I am an obstetrician-gynecologist and public health researcher, and as an expert witness in the Whole Woman’s Health case, I provided much of the evidence on abortion services in Texas considered by the Court. My testimony focused on the impact of HB 2 on women in the state and relied on data collected and analyzed by a team of researchers from the Texas Policy Evaluation Project.

We showed that there was a significant decline in abortions in the state after HB 2 went into effect, and recently we demonstrated how these declines were related to the growing distances to clinics as facilities closed because of the law. We also documented how women were delayed in the process of seeking abortion due to HB 2, which eventually contributed to a 27 percent increase in second-trimester abortion.

One year after the Court’s decision I believe that American women’s right to safe abortion is on firmer ground. Laws in several other states that were similar to HB 2 — and based on no evidence — have been struck down.
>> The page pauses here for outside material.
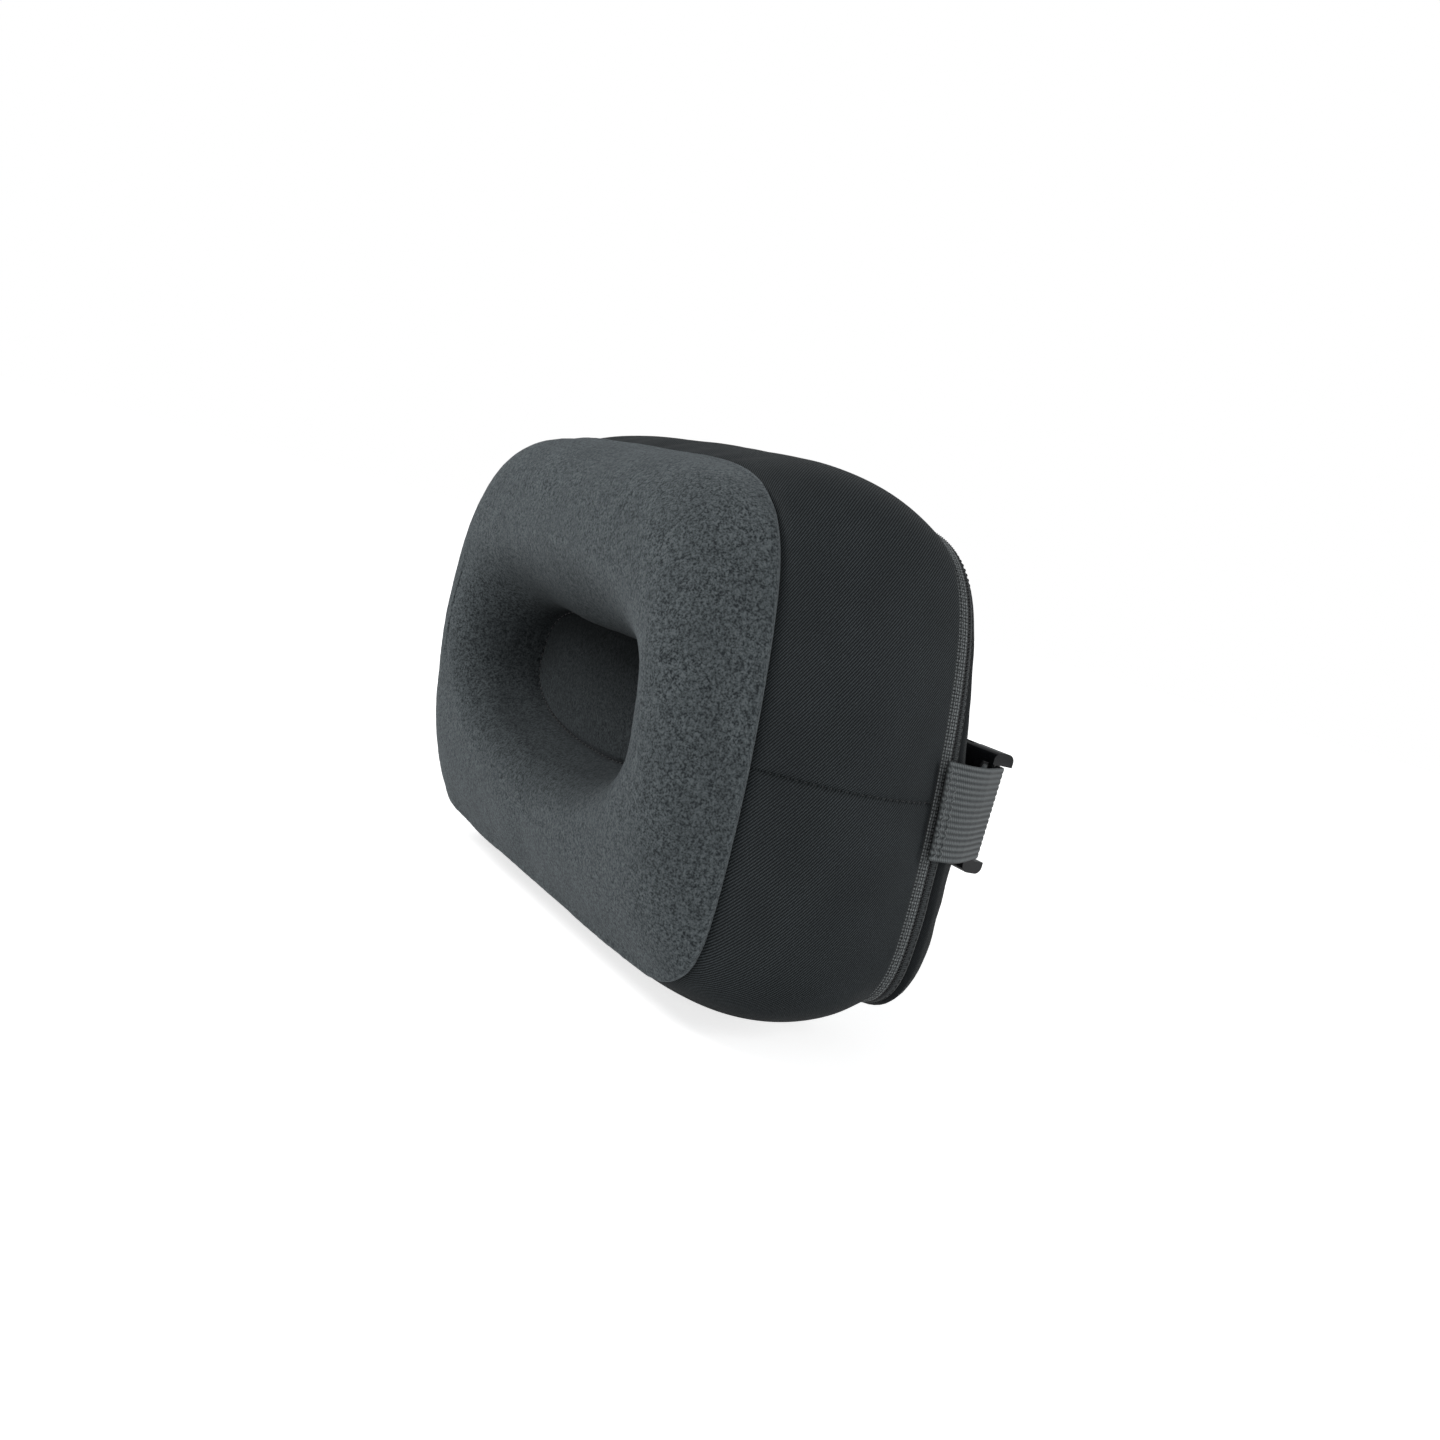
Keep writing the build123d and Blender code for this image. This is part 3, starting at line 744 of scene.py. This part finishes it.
def metal_finish():
    """Black lacquer over die-cast zinc, thin on the wear points."""
    shader = Shader("zip_metal", (0.012, 0.012, 0.014), 0.28, metallic=0.5, coat_weight=0.4)
    where = shader.place()
    wear = shader.stretch(shader.noise(where, 1.3 * MM, 4), 0.62, 0.75, 0, 0.35)
    shader.color(shader.mix(wear, (0.012, 0.012, 0.014), (0.16, 0.15, 0.14)))
    shader.bump(shader.noise(where, 0.5 * MM), 0.1 * MM, 0.3)
    return shader.material


def thread_finish(name, color):
    """Twisted sewing thread."""
    shader = Shader(name, color, 0.55, sheen_weight=0.2)
    where = shader.place()
    x, y, z = shader.axes(where)
    twist = shader.wave(shader.plus(shader.plus(x, y), z), 0.35 * MM)
    shader.color(shader.mix(twist, tuple(0.5 * c for c in color), tuple(1.3 * c for c in color)))
    shader.bump(twist, 0.08 * MM, 0.6)
    return shader.material


def foam_finish():
    """Open-cell polyurethane foam."""
    shader = Shader("foam", (0.72, 0.66, 0.46), 0.9)
    cells = shader.node("TexVoronoi")
    cells.inputs["Scale"].default_value = 1 / (0.9 * MM)
    shader.link(shader.place(), cells.inputs["Vector"])
    shader.color(shader.mix(cells.outputs["Distance"], (0.5, 0.45, 0.3), (0.78, 0.72, 0.52)))
    shader.bump(cells.outputs["Distance"], 0.4 * MM, 0.7)
    return shader.material


def liner_finish():
    """Thin white jersey: columns of small knitted loops."""
    shader = Shader("liner", (0.6, 0.6, 0.58), 0.85, sheen_weight=0.2)
    along, across, _ = shader.axes(shader.place("UV"))
    loops = shader.times(shader.wave(along, 1.1 * MM), shader.wave(across, 0.9 * MM))
    shader.color(shader.mix(loops, (0.45, 0.45, 0.44), (0.66, 0.66, 0.64)))
    shader.bump(loops, 0.2 * MM, 0.7)
    return shader.material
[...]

Three clinics in Texas have reopened, and new doctors have begun providing services at the existing clinics, all of which have reduced the wait times to get an appointment, according to our research. Another provision of HB 2 that restricted the use of the abortion pill mifepristone has essentially been undone by an evidence-based decision by the Food and Drug Administration to update the medication’s label.
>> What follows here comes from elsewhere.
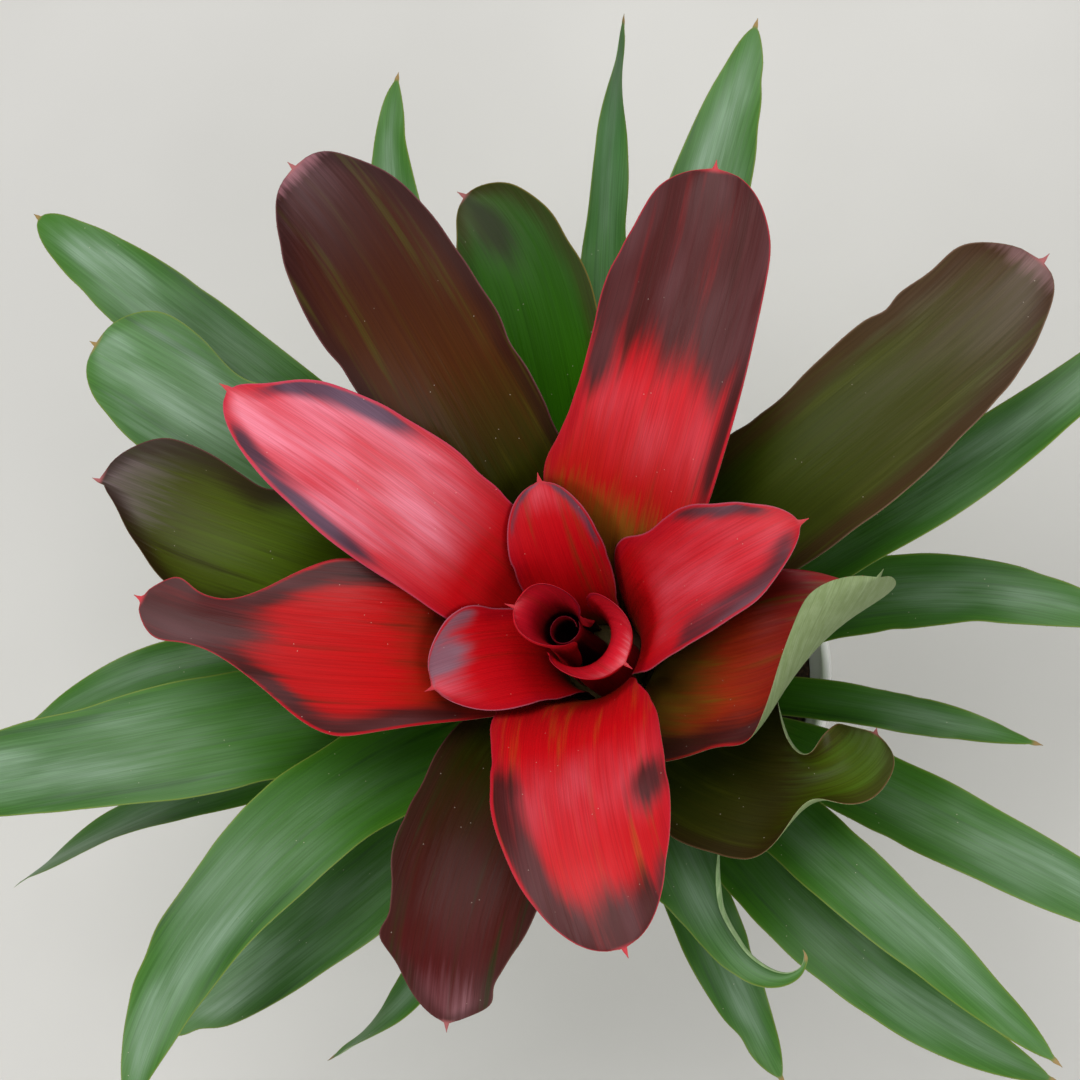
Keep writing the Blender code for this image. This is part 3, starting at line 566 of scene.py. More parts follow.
class LeafPaint(Paint):
    """A leaf's finish from its look, in coats from the bottom up, on the blade's own map in decimetres."""

    def __init__(self, name, look, length):
        super().__init__(name)
        self.look = look
        self.length = length
        self.map = self.add("ShaderNodeUVMap", {}, uv_map="blade")
        onward = self.add("ShaderNodeSeparateXYZ", {0: self.map}, 1)
        self.along = self.times(onward, DM / length)
        self.edge = self.attribute("edge")
        self.dark = self.attribute("dark")
        self.under = self.span(self.attribute("under"), 0.45, 0.55)
        self.streak = self.drawn_out(self.map, STREAK_RATES, 4.0, 0.6)
        self.broad = self.drawn_out(self.map, BROAD_RATES, 3.0, 0.55)
        self.veins = self.drawn_out(self.map, VEIN_RATES, 2.0)
        self.clouds = self.drawn_out(self.map, CLOUD_RATES, 2.0)
        self.scurf = self.drawn_out(self.map, SCURF_RATES, 4.0, 0.7)

    def swayed(self, value, pattern, amount):
        """A value pushed up and down by a pattern, so that a border that it sets turns ragged."""
        return self.plus(value, self.times(self.plus(pattern, -0.5), amount))

    def ground(self):
        """The colours from foot to tip."""
        return self.ramp(self.swayed(self.along, self.streak, 0.22), self.look["along"])

    def add_sides(self, colour):
        """A tint that fades inwards from both margins."""
        tint, width, amount = self.look["side"]
        place = self.swayed(self.edge, self.streak, 0.9 * width)
        return self.mix(self.span(place, 0.25 * width, width, amount, 0.0), colour, tone(tint))

    def add_streaks(self, colour):
        """Fine lengthwise lines that come in broad groups."""
        tint, amount = self.look["streaks"]
        share = self.times(self.span(self.broad, 0.5, 0.68, 0.0, amount), self.span(self.streak, 0.35, 0.6))
        return self.mix(share, colour, tone(tint))

    def add_wax_and_sheen(self, colour):
        """Pale clouds, thinner towards the margins: partly the leaf's wax, partly painted sheen."""
        tint, start, end, amount = self.look["wax_and_sheen"]
        if end < 1:
            fade = self.span(self.along, end, end + 0.15, 1.0, 0.0)
            share = self.times(self.span(self.along, start, start + 0.15), fade)
        else:
            share = self.span(self.swayed(self.along, self.streak, 0.1), start, end)
        share = self.times(share, self.span(self.clouds, 0.36, 0.64, 0.3 * amount, amount))
        share = self.times(share, self.span(self.streak, 0.3, 0.6, 0.6, 1.0))
        share = self.times(share, self.span(self.edge, 1.5, 9.0, 0.25, 1.0))
        # Painted sheen: this pale colour stands partly for light reflected off the glossy blade.
        return self.mix(share, colour, tone(tint))

    def add_pigment(self, colour):
        """The blackish pigment, whose borders are ragged and which clouds of wax and painted sheen turn grey.
        """
        ragged = self.swayed(self.dark, self.streak, 0.5)
        ragged = self.swayed(ragged, self.broad, 1.1)
        ragged = self.swayed(ragged, self.clouds, 0.7)
        share = self.times(self.span(ragged, 0.12, 0.95), self.span(self.dark, 0.02, 0.25))
        # Painted sheen: turning the pigment grey stands partly for light reflected off it.
        wax_and_sheen_share = self.span(self.clouds, 0.42, 0.7, 0.0, 0.7)
        pigment = self.mix(wax_and_sheen_share, tone(self.look["dark"]), tone(self.look["wax_and_sheen_dark"]))
        return self.mix(self.times(share, PIGMENT_COVER), colour, pigment)

    def add_tip(self, colour):
        """The tint of the last bit of the blade."""
        tint, start, amount = self.look["tip_tint"]
        place = self.swayed(self.along, self.streak, 0.05)
        return self.mix(self.span(place, start, start + TIP_FADE, 0.0, amount), colour, tone(tint))

    def add_veins(self, colour):
        """Parallel veins, each a little lighter or darker."""
        lines = self.span(self.veins, 0.25, 0.75, 0.86, 1.1)
        shade = self.add("ShaderNodeCombineColor", {0: lines, 1: lines, 2: lines})
        return self.mix(1.0, colour, shade, "MULTIPLY")

    def add_specks(self, colour):
        """A few pale dots: the middles of some cells of a net."""
        net = {"Vector": self.map, "Scale": SPECK_RATE, "Randomness": 1.0}
        distance = self.add("ShaderNodeTexVoronoi", net, 0)
        pick = self.add("ShaderNodeSeparateColor", {0: self.add("ShaderNodeTexVoronoi", net, 1)}, 0)
        share = self.times(self.span(distance, 0.04, 0.09, 1.0, 0.0), self.span(pick, 0.88, 0.92))
        return self.mix(self.times(share, SPECK_COVER), colour, tone(self.look["speck"]))

    def add_rim(self, colour):
        """The thin line of the margin, and the pointed tip."""
        colour = self.mix(self.span(self.edge, 0.15, 0.65, 0.75, 0.0), colour, tone(self.look["rim"]))
        point = 1 - 1.4 * MUCRO / self.length
        share = self.span(self.along, point, point + 0.6 * MUCRO / self.length)
        return self.mix(share, colour, tone(self.look["mucro"]))

    def underside(self):
        """The paler underside with its fine scales."""
        scales = self.span(self.scurf, 0.35, 0.7, 0.0, 0.4)
        return self.add_veins(self.mix(scales, tone(self.look["under"]), tone(self.look["scurf"])))

    def roughness(self):
        """A satin gloss, duller on the veins, in the clouds of wax and below."""
        rough = self.span(self.veins, 0.2, 0.8, LEAF_ROUGH, LEAF_ROUGH + 0.1)
        rough = self.plus(rough, self.times(self.under, 0.22))
        return self.plus(rough, self.span(self.clouds, 0.3, 0.7, 0.0, 0.08))

    def relief(self):
        """Veins, a broad uneven swell, and scales below."""
        bump = self.bump(self.veins, VEIN_RELIEF, 0.55)
        bump = self.bump(self.drawn_out(self.map, SWELL_RATES, 2.0), SWELL_RELIEF, 0.6, bump)
        return self.bump(self.times(self.scurf, self.under), SCURF_RELIEF, 0.6, bump)

    def laid(self):
        """The material with all its coats."""
        colour = self.ground()
        for coat in (self.add_sides, self.add_streaks, self.add_wax_and_sheen, self.add_pigment, self.add_tip,
                     self.add_veins, self.add_specks, self.add_rim):
            colour = coat(colour)
        colour = self.mix(self.under, colour, self.underside())
        return self.finish(Base_Color=colour, Roughness=self.roughness(), Normal=self.relief(),
                           Specular_IOR_Level=self.look["shine"], Coat_Weight=0.04, Coat_Roughness=0.25)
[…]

But during the last year, Texas also has continued its attempts to further restrict women’s access to abortion care ― attempts that have a high likelihood of being declared unconstitutional. A few days after the Supreme Court decision, the Texas Department of State Health Services issued regulations requiring the burial or cremation of fetal tissue after abortion. Although the regulations were blocked by a court order, similar requirements were recently codified in a law passed by the legislature. This law, SB 8, also bans the most commonly used procedure for second-trimester abortion, which is particularly ironic given that later abortion has only increased since these delay-causing laws have gone into effect. It remains to be seen whether SB 8 will be challenged in court.

In Texas and beyond, the Whole Woman’s Health decision provides powerful ammunition to litigators to go after these and other abortion laws that are not evidence-based. Although the cost of such legal wrangling is not trivial, there is a long list of potential targets. How about the laws that force doctors to tell women lies about the mental health risks of abortion, despite the high-quality evidence demonstrating the fallacy of this claim? Or the bans on using telemedicine to provide the abortion pill, despite the fact that expanding this model of care in Iowa was associated with a reduction in later abortion? Alternative facts have been buttressing abortion legislation for so long that a new-found reliance on evidence in the courts makes it possible to challenge a broad range of laws that prevent women from receiving the care they need and want.
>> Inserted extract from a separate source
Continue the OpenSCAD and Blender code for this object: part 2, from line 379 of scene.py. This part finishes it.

Since the Court’s decision, women’s health and rights are protected in a way they were not a year ago. Conservative state legislatures will continue to pass restrictive legislation, as we have seen over this past year, and there is no question that anti-abortion activists have been emboldened by the November election. But the Whole Woman’s Health decision is a potent tool to fight back against these restrictions in the one place facts still matter — the courts.

Dr. Daniel Grossman is an investigator at the Texas Policy Evaluation Project and professor of obstetrics, gynecology and reproductive sciences at the University of California, San Francisco, where he is the Director of Advancing New Standards in Reproductive Health.